Back to the creatures of the deep. In the middle of the play Newman tells us about how quickly bodies are recycled into food by creatures which live in the deepest darkest parts of the ocean. To me this didn't seem to relate to the overall conceit of the play so far. At the end it comes back and forms part of a comfort story she tells herself about how it will be okay if we kill ourselves and the planet because these creatures who don't need sunlight might thrive. There is a flaw in this because if we kill our sunlight, I have to assume that H2O will also be affected but I should probably leave that conversation up to scientists.
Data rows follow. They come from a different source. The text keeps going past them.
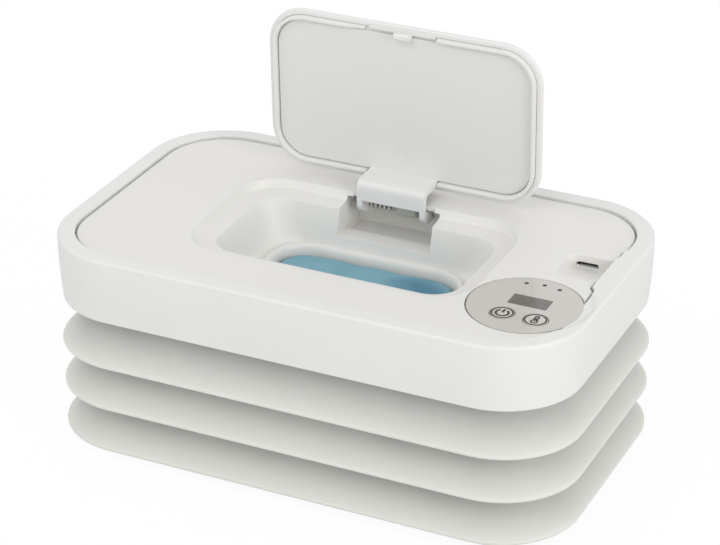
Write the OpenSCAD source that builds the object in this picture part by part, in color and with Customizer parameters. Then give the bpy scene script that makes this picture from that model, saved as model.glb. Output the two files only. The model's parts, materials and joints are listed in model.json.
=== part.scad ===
// Wipe warmer with a folding tub: rigid heater housing, hinged lid, soft bellows and base.
// Millimetres, +Z up, floor at z = 0, +X right, front towards -Y.

/* [Body] */
// Width of the housing, left to right
body_w = 220; // [214:1:236]
// Depth of the housing, front to back
body_d = 134.6; // [132:0.2:148]
// Corner radius of the housing outline
corner_r = 33; // [30:0.5:36]
// Height of the rigid rim
rim_h = 27.3; // [27:0.1:32]
// Height of one bellows fold
fold_h = 18.6; // [17:0.1:21]
// How far the bellows folds reach in
fold_depth = 9; // [7.5:0.1:10]
// Thickness of the moulded plastic
wall = 2.2; // [1.8:0.1:2.4]

/* [Lid and well] */
// Width of the lid seat
seat_w = 120.3; // [112:0.1:122]
// Depth of the lid seat, front to back
seat_d = 70.9; // [69:0.1:74]
// Corner radius of the lid seat
seat_r = 17.2; // [16:0.1:20]
// Width of the dispensing throat
throat_w = 77.5; // [70:0.1:80]
// Depth of the dispensing throat
throat_d = 44; // [40:0.1:46]
// How far the lid stands open
lid_open = 88; // [80:1:92]
// Gap all round the closed lid
lid_gap = 0.75; // [0.7:0.01:1.2]
// Radius of the hinge pin
pin_r = 1.5; // [1.2:0.05:1.8]
// Radial play of the hinge bores
pin_play = 0.05; // [0.03:0.01:0.09]

/* [Controls] */
// Radius of the round control cover
panel_r = 22; // [20.5:0.1:22.5]
// Radius of a key cap
key_r = 4.7; // [4.2:0.1:5]
// How far a key sinks
key_travel = 0.6; // [0.4:0.05:0.7]
// Gap round a key cap
key_gap = 0.3; // [0.25:0.05:0.5]

/* [Base] */
// Radius of a rubber foot
foot_r = 7; // [5:0.5:9]
// Height of a rubber foot
foot_h = 2.2; // [1.5:0.1:3]

/* [Hidden] */
$fn = 40;
eps = 0.01;
corner_steps = 8;
fold_count = 3;
base_t = 2.8;
lip_drop = 1.1;
skin = 1.5;
base_top = foot_h + base_t;
lip_z = base_top + lip_drop;
rim_z = lip_z + fold_count * fold_h + 0.8;
top_z = rim_z + rim_h;
deck_drop = 1;
deck_z = top_z - deck_drop;
rim_edge = 6.9;
part_gap = 0.35;
deck_in = rim_edge + part_gap;
neck_z = rim_z - 1.3;
ring_in = fold_depth + 2.5;
ring_out = fold_depth + 8;
collar_z = neck_z + skin;
collar_t = 2.5;
lift_gap = 0.3;
tray_z = collar_z + collar_t + lift_gap;
tray_in = ring_out + 1;
tray_low = rim_z - 2.9;
tray_t = 2;
plate_t = 1.6;
film_t = 0.3;
plate_z = tray_low - film_t - plate_t;
pad_t = 3;

seat_x = 0.8;
seat_y = -2.7;
seat_fall = 3.4;
ledge_fall = 0.9;
well_w = seat_w - 16;
well_d = seat_d - 17.4;
well_r = 11.3;
well_y = seat_y + 0.4;
throat_y = -3.5;
throat_r = 12;
lip_rise = 1.7;
well_z = top_z - 22.8;

lid_w = seat_w - 2 * lid_gap;
lid_d = seat_d - 2 * lid_gap;
lid_r = seat_r - lid_gap;
lid_t = 2.2;
lid_top = top_z;
axis_y = seat_y + seat_d / 2 + 7.05;
axis_z = top_z - 6.8;
hinge_x = 1.1;
bracket_w = 29.8;
arm_w = 2.2;
slot_x0 = -18.7;
slot_x1 = 22.2;
slot_y0 = axis_y - 18.6;
slot_y1 = axis_y + 4.6;
slot_z = axis_z - 9.7;
slot_low = axis_z - 11.9;
roof_t = 1.8;
roof_edge = axis_y - 6.8;
rib_in = 2.4;
rib_w = 1.5;
rib_h = 2.1;
rib_gap = 31;
lining_in = 6.9;
hook_x = seat_x + 1;
hook_w = 6;
hook_in = 4.4;
tab_in = 2.3;

panel_side = 26.9;
panel_front = 38.4;
panel_x = body_w / 2 - panel_side;
panel_y = -body_d / 2 + panel_front;
panel_t = 2;
panel_top = deck_z + 0.1;
groove = 0.5;
dish_r = panel_r + 1.7;
dish_z = deck_z + 0.05;
flange_t = 1.8;
panel_z = panel_top - panel_t;
flange_z = panel_z - flange_t;
key_flange = 0.9;
key_hat_z = panel_z - 0.3;
key_top = panel_top + 0.05;
switch_gap = 0.05;
button_top = key_hat_z - key_flange - switch_gap - key_travel;
board_t = 1.6;
switch_h = 2.6;
board_z = button_top - 0.5 - switch_h - board_t;
keys = [for (p = [[-5.2, -9.6], [8, -9.6]]) [panel_x + p[0], panel_y + p[1]]];
led_at = [for (p = [[-5.8, 16.3], [1, 17.5], [7.5, 16.3]]) [panel_x + p[0], panel_y + p[1]]];
led_r = 0.9;
window_at = [panel_x + 1, panel_y + 2.8];
window_w = 15.5;
window_d = 8.2;

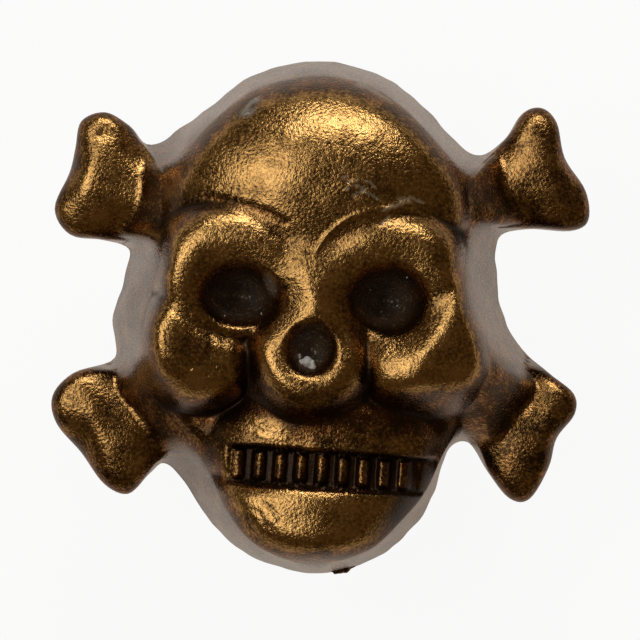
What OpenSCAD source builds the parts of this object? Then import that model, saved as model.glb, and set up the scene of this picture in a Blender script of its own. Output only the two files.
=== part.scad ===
// Skull rivet: a small screw-back rivet for leather and fabric.
// The cast head shows a skull over crossed bones and carries a hollow post on
// its flat back. A slotted screw goes into the post from behind and clamps the
// sheet between its own head and the back of the casting.
// Z is the post axis and the skull looks along +Z. +Y is the crown of the skull.
// The back of the casting lies on z = 0. All lengths are in millimetres.

/* [Casting] */
// Width over the four bone ends
overall_w = 15; // [12:0.5:20]
// Height of the nose, the highest place, above the back
relief_h = 6; // [5:0.1:8]
// Height of the bone knuckles above the back
bone_h = 3; // [2.2:0.1:3.6]
// Thickness of the thin edge under the bone ends
edge_t = 0.35; // [0.2:0.05:0.8]
// Radius of the rounding along the upper edge of the bones
bone_round = 0.3; // [0.2:0.05:0.6]
// Drop of the face to its shoulder, where the steep sides start
shoulder_drop = 0.5; // [0.2:0.05:0.8]

/* [Face] */
// Depth of the eye sockets below the surface around them
socket_depth = 2; // [0.8:0.1:2.2]
// Depth of the nose opening
nose_depth = 1.2; // [0.5:0.1:1.6]
// Height of the band that holds the teeth
mouth_h = 1; // [0.7:0.05:1.3]
// Depth of the tooth gaps below the tooth faces
tooth_relief = 0.26; // [0.1:0.02:0.5]
// Spacing of the teeth
tooth_pitch = 0.574; // [0.45:0.01:0.8]
// Width of the gap between two teeth
tooth_gap = 0.26; // [0.12:0.02:0.32]

/* [Post] */
// Outer diameter of the post, which fits the punched hole
post_d = 4.5; // [4:0.1:5.5]
// Length of the post behind the casting
grip = 3; // [2:0.5:6]
// Depth of the threaded hole above the back plane
hole_over = 1.8; // [1.2:0.1:2.2]

/* [Screw] */
// Outer diameter of the screw thread
thread_d = 3; // [2.5:0.1:3.2]
// Length of thread above the back plane when it is tight
thread_over = 1; // [0.6:0.1:1.1]
// Diameter of the screw head
head_d = 8; // [6.5:0.1:10]
// Height of the screw head
head_h = 1.3; // [1:0.1:2]
// Width of the driver slot
slot_w = 0.9; // [0.6:0.1:1.2]
// Depth of the driver slot
slot_depth = 0.6; // [0.3:0.1:0.8]

/* [Fits] */
// Radial gap between the screw thread and the post's hole
thread_gap = 0.05; // [0.03:0.01:0.1]

/* [Hidden] */
// The plan of the casting is drawn on a square grid, u to the right and v down,
// with 541 units over the bone ends and the post axis at (320, 316).
unit = overall_w / 541;
axis_uv = [320, 316];
// Heights of the relief are drawn for a nose of 6 mm and scaled from there.
hs = relief_h / 6;
// Lengths of the relief are drawn for a width of 15 mm and scaled from there.
ls = overall_w / 15;
// Middle of the face, where the rings of the surface start
mid_uv = [312, 290];
// Rings from the middle to the shoulder, and from the shoulder to the outline
face_rings = 24;
wall_rings = 7;
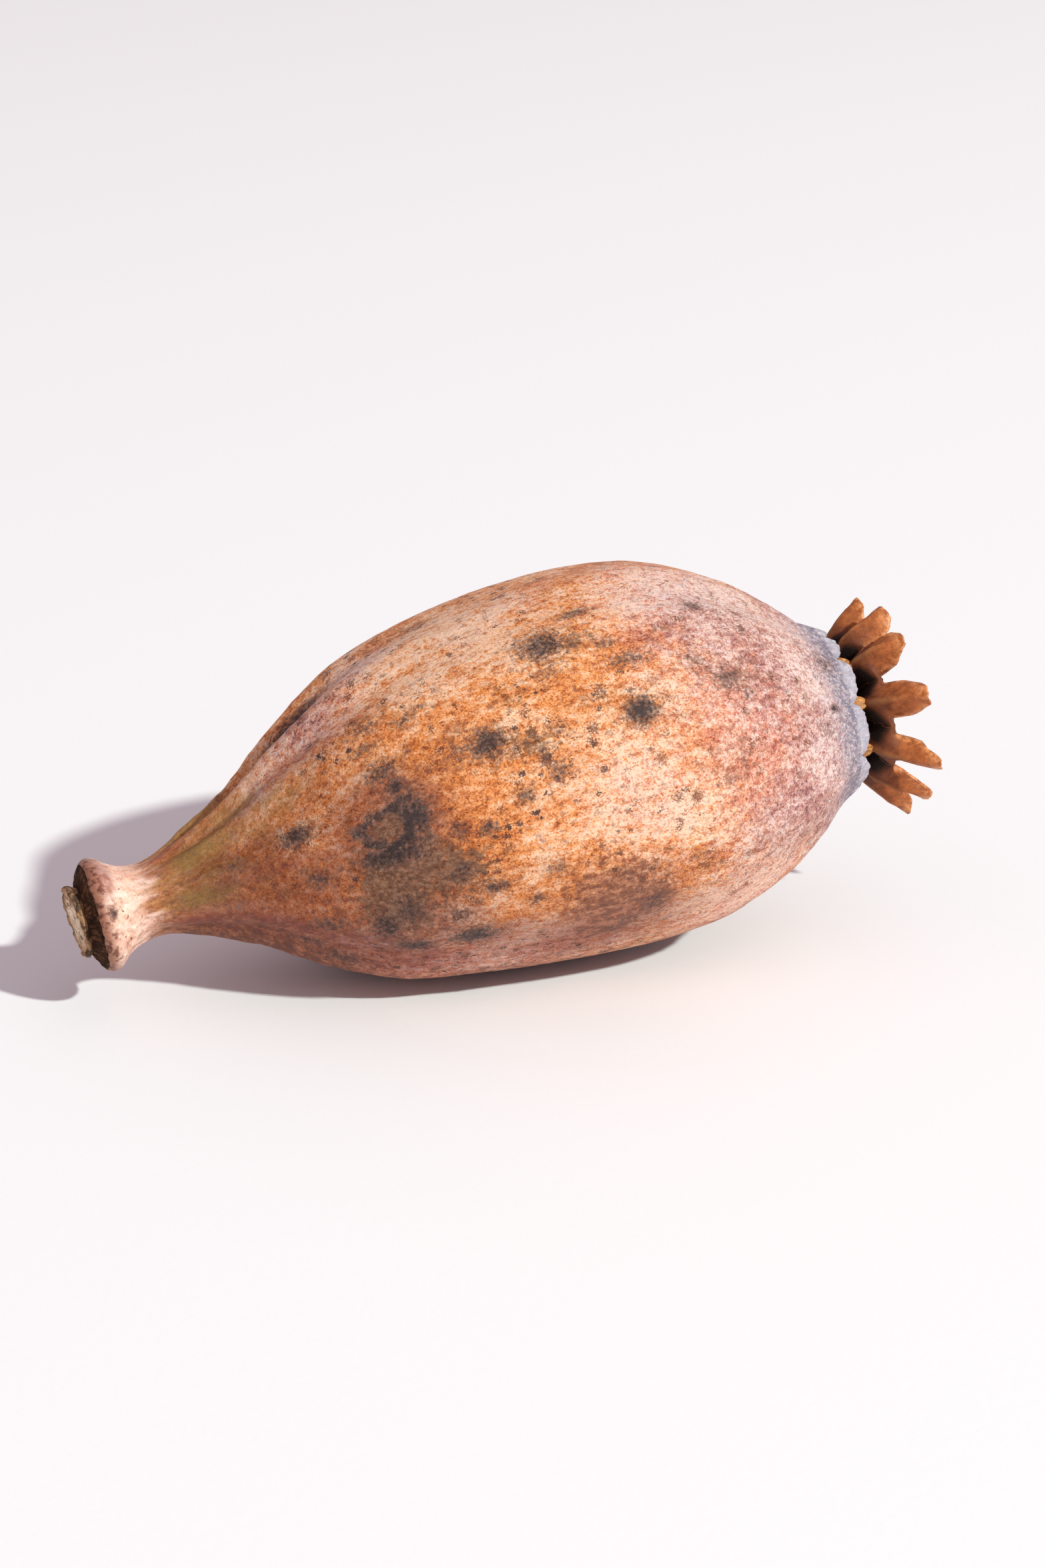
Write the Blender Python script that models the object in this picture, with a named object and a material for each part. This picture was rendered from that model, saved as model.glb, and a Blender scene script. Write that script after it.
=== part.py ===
"""A dried poppy seed head lying on its side: hollow capsule, crown of stigma rays, broken stalk end.

Each piece is modelled in growth coordinates: x runs along the capsule from the scar rim at the stalk
to the crown, and y and z lie across it. A parent empty then lays the head down at its resting tilt.
"""

import math
import random

import bmesh
import bpy
from mathutils import Vector

MM = 0.001

# Driving dimensions
RIM_X = 70.5 * MM  # from the crest of the scar rim to the mouth of the capsule
WALL = 1.1 * MM
LIP_WALL = 0.7 * MM
HOLLOW_START = 13.0 * MM  # the hollow's closed end, past the solid neck
BEND_UP = 2.2 * MM  # how far the middle of the capsule bows up from a straight line
BEND_SIDE = -0.9 * MM  # and how far it bows sideways
CROWN_DROOP = 0.17  # how steeply the crown falls away from the capsule's axis
REST_TILT = math.radians(9.3)  # the crown end lies higher than the stalk end
FLAT_DEPTH = 0.25 * MM  # how much of the belly the resting flat takes off
TOUCH_GAP = 0.3 * MM  # clearance between pieces that touch
VALVE_LENGTH = 0.9 * MM  # how far each valve of the mouth stands past the notches at the struts
VALVE_FLARE = 0.35 * MM
FURROW_ANGLE = math.radians(76)  # the deep fold by the neck
FURROW_WIDTH = 0.19
FURROW_DEPTH = 1.1 * MM

# Outline of the capsule wall from the scar rim to the mouth: distance along, radius
WALL_OUTLINE = [
    (x * MM, r * MM)
    for x, r in (
        (0.0, 5.15),
        (0.9, 4.95),
        (2.0, 4.05),
        (3.5, 3.5),
        (5.1, 3.42),
        (6.8, 3.85),
        (9.4, 4.85),
        (13.4, 6.9),
        (18.3, 10.5),
        (24.5, 14.1),
        (30.6, 15.95),
        (36.7, 17.05),
        (43.0, 17.65),
        (49.0, 17.65),
        (55.2, 16.7),
        (61.3, 14.2),
        (65.0, 11.85),
        (67.6, 9.7),
        (69.4, 8.1),
        (70.5, 7.2),
    )
]

# Rings between the wall and the sunk seat of the stalk: distance along, radius
SCAR_RINGS = [
    (x * MM, r * MM)
    for x, r in ((-0.45, 4.55), (-0.95, 3.95), (-1.35, 3.45), (-1.3, 3.28))
]
SEAT_RADIUS = 3.28 * MM
SEAT_FLOOR_X = 0.8 * MM

# The stigma rays, which stand over the partitions. Angles run from the far side, +y, up over the top.
RAY_ANGLES = [math.radians(a) for a in (10, 38, 66, 93, 119, 155, 196, 233, 262, 288, 315, 343)]
RAY_LENGTHS = (1.0, 0.92, 0.9, 0.98, 0.95, 1.04, 1.08, 1.0, 1.08, 1.02, 0.95, 1.05)
RAY_LEANS = [math.radians(a) for a in (3, -4, 4, -3, 0, 2, 1, -4, 9, -2, 4, -3)]
RAY_HALF_WIDTHS = [w * MM for w in (1.7, 1.6, 1.45, 1.6, 1.95, 1.95, 1.65, 1.6, 1.45, 1.7, 1.75, 1.6)]
RAY_COUNT = len(RAY_ANGLES)

# The keel of a ray: distance from the axis, height over the capsule's mouth
RAY_KEEL = [
    (r * MM, h * MM)
    for r, h in ((0.0, 1.35), (2.6, 1.15), (5.0, 1.3), (6.5, 1.85), (7.55, 2.95), (8.9, 4.75), (10.0, 6.35))
]
NOTCH_STATION = 3.4  # where neighbouring rays part, counted in stations of RAY_KEEL
RAY_PLEATS = [p * MM for p in (0.0, 0.5, 1.15, 1.35, 1.3, 1.2, 0.8)]  # how far the edges stand past the keel
RAY_THICKNESS = 0.8 * MM
STIGMA_RIDGE = 0.3 * MM

# The stubs of the partitions that stand in the mouth and carry the crown
STRUT_THICKNESS = 1.0 * MM
STRUT_INNER_RADIUS = 4.3 * MM
STRUT_OUTER_RADIUS = 6.45 * MM
STRUT_ROOT_DEPTH = 5.0 * MM

# The broken stalk: how far it ends past the scar's crest on average, and how much more at BREAK_ANGLE
STALK_RADIUS = 3.1 * MM
BREAK_MEAN = 1.95 * MM
BREAK_SLANT = 0.5 * MM
BREAK_ANGLE = math.radians(50)

# Sides and rows of the faceted surfaces
SECTOR_SIDES = 6
WALL_ROWS = 25
HOLLOW_ROWS = 11
RAY_COLUMNS = 4
WEB_ROWS = 3
LOBE_ROWS = 4
STALK_SIDES = 28

CAPSULE_COLOUR = (0.62, 0.33, 0.17, 1.0)
CROWN_COLOUR = (0.36, 0.16, 0.07, 1.0)
STALK_COLOUR = (0.42, 0.35, 0.2, 1.0)


def clear_scene():
    for obj in list(bpy.data.objects):
        bpy.data.objects.remove(obj, do_unlink=True)


def smooth_between(low, high, value):
    """0 below low, 1 above high, with an even S in between."""
    t = min(1.0, max(0.0, (value - low) / (high - low)))
    return t * t * (3 - 2 * t)


def curve_at(stations, position):
    """The point at a position counted in stations, on a smooth curve through them."""
    last = len(stations) - 1
    position = min(max(position, 0.0), last)
    i = min(int(position), last - 1)
    t = position - i
    before, start, end, after = (stations[min(max(i + k, 0), last)] for k in (-1, 0, 1, 2))
    return tuple(
        0.5 * (2 * b + (c - a) * t + (2 * a - 5 * b + 4 * c - d) * t**2 + (3 * b - a - 3 * c + d) * t**3)
        for a, b, c, d in zip(before, start, end, after)
    )


def outline_radius(x):
    """The wall's mean radius at a distance along the capsule."""
    low, high = 0.0, float(len(WALL_OUTLINE) - 1)
    for _ in range(30):
        middle = (low + high) / 2
        if curve_at(WALL_OUTLINE, middle)[0] < x:
            low = middle
        else:
            high = middle
    return curve_at(WALL_OUTLINE, low)[1]


def axis_point(x):
    """The bent axis: it bows up and sideways between the scar rim and the mouth, then falls away."""
    bow = math.sin(math.pi * min(max(x / RIM_X, 0.0), 1.0) ** 1.25)
    return Vector((x, BEND_SIDE * bow, BEND_UP * bow - CROWN_DROOP * max(x - RIM_X, 0.0)))


def sector_angle(sector, share):
    """The angle at a share of the way from one ray to the next."""
    start = RAY_ANGLES[sector % RAY_COUNT]
    span = (RAY_ANGLES[(sector + 1) % RAY_COUNT] - start) % math.tau
    return start + span * share


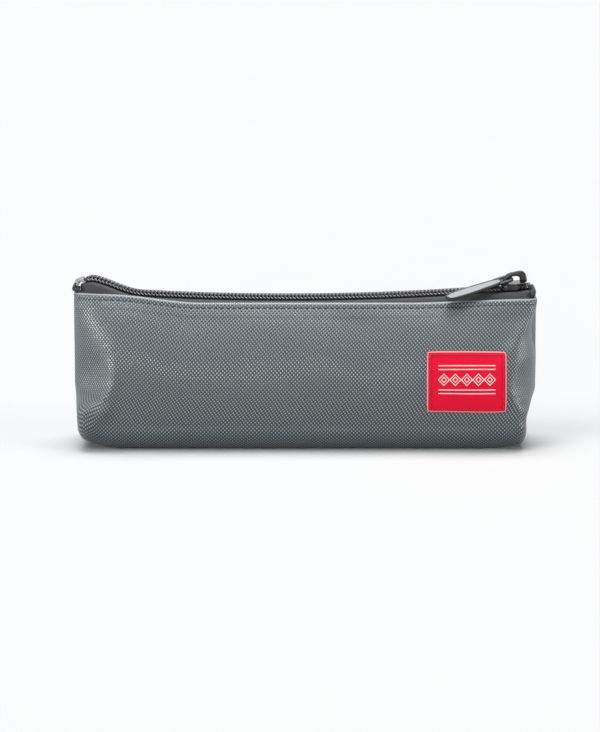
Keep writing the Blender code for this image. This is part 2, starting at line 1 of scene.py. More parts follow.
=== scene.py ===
# %% [markdown]
# # A pen case of coated cloth
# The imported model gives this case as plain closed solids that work: two cloth panels, a zip with
# its slider and puller, a woven patch and the bound seams inside. This script keeps their sizes
# and places and makes what the eye expects: the folds of the cloth and its weave, thread, the wound
# coils of the zip, and enamel and metal. Each surface is worked out with numpy as a grid of points.
# All lengths are in metres: +X is to the right, -Y is the front and +Z is up.

# %% The frame
import math

import bpy
import numpy as np
from mathutils import Matrix, Vector


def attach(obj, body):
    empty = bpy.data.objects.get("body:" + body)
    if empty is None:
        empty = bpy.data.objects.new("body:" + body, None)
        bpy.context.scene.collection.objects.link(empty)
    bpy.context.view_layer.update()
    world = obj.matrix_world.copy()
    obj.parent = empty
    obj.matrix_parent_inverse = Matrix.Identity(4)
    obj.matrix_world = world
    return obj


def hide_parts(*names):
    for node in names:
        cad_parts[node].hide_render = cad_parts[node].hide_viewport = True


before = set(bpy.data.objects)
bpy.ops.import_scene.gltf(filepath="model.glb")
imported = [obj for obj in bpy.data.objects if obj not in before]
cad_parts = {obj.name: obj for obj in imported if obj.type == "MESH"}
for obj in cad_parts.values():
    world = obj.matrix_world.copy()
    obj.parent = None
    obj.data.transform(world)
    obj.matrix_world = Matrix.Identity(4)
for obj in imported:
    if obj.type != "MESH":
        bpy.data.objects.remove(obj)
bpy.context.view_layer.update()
mm = 0.001

# %% [markdown]
# ## Meshes from arrays
# A surface here is a grid: rows of points that follow one another. The quads between them are only
# index arithmetic, so whole arrays make them with no loop. A closed piece is turned outwards by the
# sign of its volume, which is the sum of the volumes from the origin to each of its faces.

# %% Quads between the points of a grid
def grid_quads(rows, columns, around=False):
    """Index quads of a grid; around joins the last column to the first."""
    row, column = np.meshgrid(np.arange(rows - 1), np.arange(columns if around else columns - 1),
                              indexing="ij")
    right = (column + 1) % columns
    corners = [row * columns + column, row * columns + right,
               (row + 1) * columns + right, (row + 1) * columns + column]
    return np.stack(corners, axis=-1).reshape(-1, 4)


def tube_quads(rings, sides):
    """Quads of a tube of rings and of its two end caps; the number of sides is even."""
    k = np.arange((sides - 2) // 2)
    cap = np.stack([k, k + 1, sides - 2 - k, sides - 1 - k], axis=-1)
    return np.concatenate([grid_quads(rings, sides, around=True), cap[:, ::-1],
                           cap + (rings - 1) * sides])


def sheet_quads(rows, columns):
    """Quads of a closed sheet: an outer grid, an inner grid after it, and the four borders."""
    outer = grid_quads(rows, columns)
    inner = outer[:, ::-1] + rows * columns
    index = np.arange(rows * columns).reshape(rows, columns)
    rim = np.concatenate([index[0, :], index[1:, -1], index[-1, -2::-1], index[-2:0:-1, 0]])
    next_rim = np.roll(rim, -1)
    border = np.stack([rim, rim + rows * columns, next_rim + rows * columns, next_rim], axis=-1)
    return np.concatenate([outer, inner, border])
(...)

More concerning is that The World According To Dinosaurs leaves us in a place of hopelessness and helplessness. This might be an accurate representation of the youth psyche but what is the point of a play which does not provide at least some hope that change is possible? Scientists have declared that we are past the point of no climate impact, but there is still time to mitigate its extent. If you are going to write a play like The World According To Dinosaurs then why would you not make it a call to action? If we are that close to extinction, why would you end the conversation with 'there is nothing that can be done'?

The World According To Dinosaurs is a play with a lot of potential and is definitely a tale which needs telling. Frenzy Theatre need to pay much more attention to their dramaturgy though and be really clear about what they want this play to be about and to achieve. Plato would be proud of how hard spectacle works to make this play a success, but when even the spectacle is confused, it just highlights the flaws.

I do want to say the performances and production elements of The World According To Dinosaurs are impressive, with few flaws to be found. You perhaps should see this show for that reason alone. This is how you do the mechanics of theatre. If the team would just ally themselves with an experienced dramaturg, they could blow the theatre world away with what they could achieve.